Having by ruse and diversion induced the Turks to reduce their strength in the west, Allenby struck there on September 19, 1918, with a numerical superiority of 10 to one. In this Battle of Megiddo, a British infantry attack swept the astonished defenders aside and opened the way for the cavalry, which rode 30 miles north up the coastal corridor before swinging inland to cut the Turks’ northward lines of retreat. ʿAfula, Beisān, and even Nazareth, farther north, were in British hands the next day.
When the Turks east of the Jordan River began to retreat on September 22, the Arabs had already severed the railway line and were lying in wait for them; and a British cavalry division from Beisān was also about to push eastward to intercept their withdrawal. Simultaneously, two more British divisions and another force of Arabs were racing on toward Damascus, which fell on October 1. The campaign ended with the capture of Aleppo and the junction of the Baghdad Railway. In 38 days Allenby’s forces had advanced 350 miles and taken 75,000 prisoners at a cost of less than 5,000 casualties.
In Mesopotamia, meanwhile, the British had taken Kifrī, north of the Diyālā left-bank tributary of the Tigris, in January 1918, and Khān al-Baghdāẖī, up the Euphrates, in March. Pressing northward from Kifrī, they took Kirkūk in May but soon evacuated it.

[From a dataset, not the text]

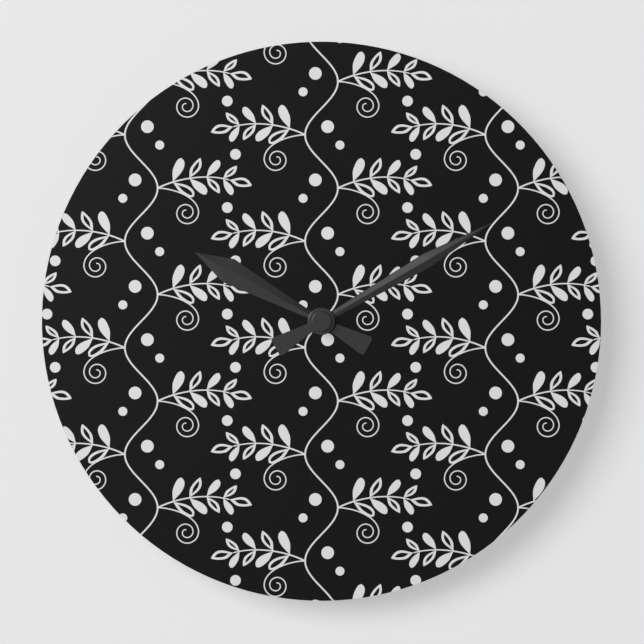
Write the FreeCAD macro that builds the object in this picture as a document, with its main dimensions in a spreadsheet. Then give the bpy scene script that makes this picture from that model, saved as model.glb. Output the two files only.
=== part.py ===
"""Round frameless wall clock: a printed acrylic disc on a battery quartz movement.

The wall is the XZ plane, +Z is up and the front of the clock faces -Y. The origin lies on the wall,
behind the axis of the hands. A "depth" is a distance in front of the wall, so a point at depth d has
y = -d. A "bearing" is an angle in degrees clockwise from 12 o'clock, seen from the front.
"""

import FreeCAD, Part
import os
import Sketcher

V = FreeCAD.Vector

doc = FreeCAD.newDocument("WallClock")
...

The British centre in Mesopotamia, advancing up the Tigris in October, was about to capture Mosul when the hostilities were suspended. The Ottoman government, seeing eastern Turkey defenseless and fearing an Allied advance against Istanbul from the west now that Bulgaria had collapsed, decided to capitulate. On October 30 the Armistice of Mudros was signed, on a British cruiser off Lemnos. The Turks, by its terms, were to open the Straits to the Allies; demobilize their forces; allow the Allies to occupy any strategic point that they might require and to use all Turkey’s ports and railways; and order the surrender of their remaining garrisons in Arabia, Syria, and Mesopotamia. The centuries-old Ottoman Empire had come to an end.